The fact of the matter is, if we love our own lives most, we end up living to avoid death; we end up, indeed, very like this grain of wheat I hold in my hand. We clutch everything tightly to ourselves, and in the process make ourselves small, and hard, and narrow, with all our potential for life locked tightly inside for fear of losing it. If we will not give up our lives, time will yet take them by force in the end, crushing us into powder and leaving nothing that abides. But if we follow Jesus who did not clutch hard to his status and prerogatives as God, but who let everything go and accepted death in order that he might give us his life—if we let go of our lives and follow wherever he may lead, even if that means accepting death as he did—then we sow them into the ground where God can use them to bring forth much fruit.
And in so doing, we prepare ourselves to receive his greatest gift.

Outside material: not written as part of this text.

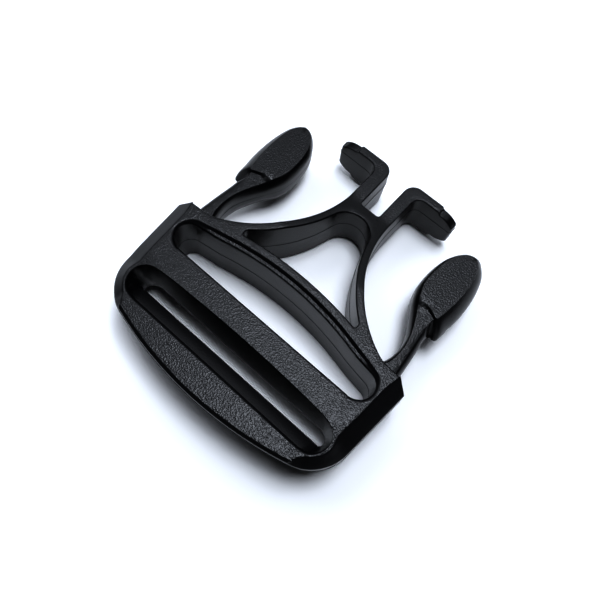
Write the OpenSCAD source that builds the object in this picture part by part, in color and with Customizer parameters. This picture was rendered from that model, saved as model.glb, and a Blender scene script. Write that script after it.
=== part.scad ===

God promises that we will experience his life in this world, but only in part; his greatest promise is that if we die with Jesus, we will also be raised from the dead with him, resurrected to eternal life in Christ. Those who love life above all, those who would avoid death, end by likewise avoiding resurrection, because resurrection is only possible through death. Letting go makes the promise possible, our surrender opens the door to victory, for as sure as the sunrise can only come after the night, this is true: it is only the dead who can ever rise.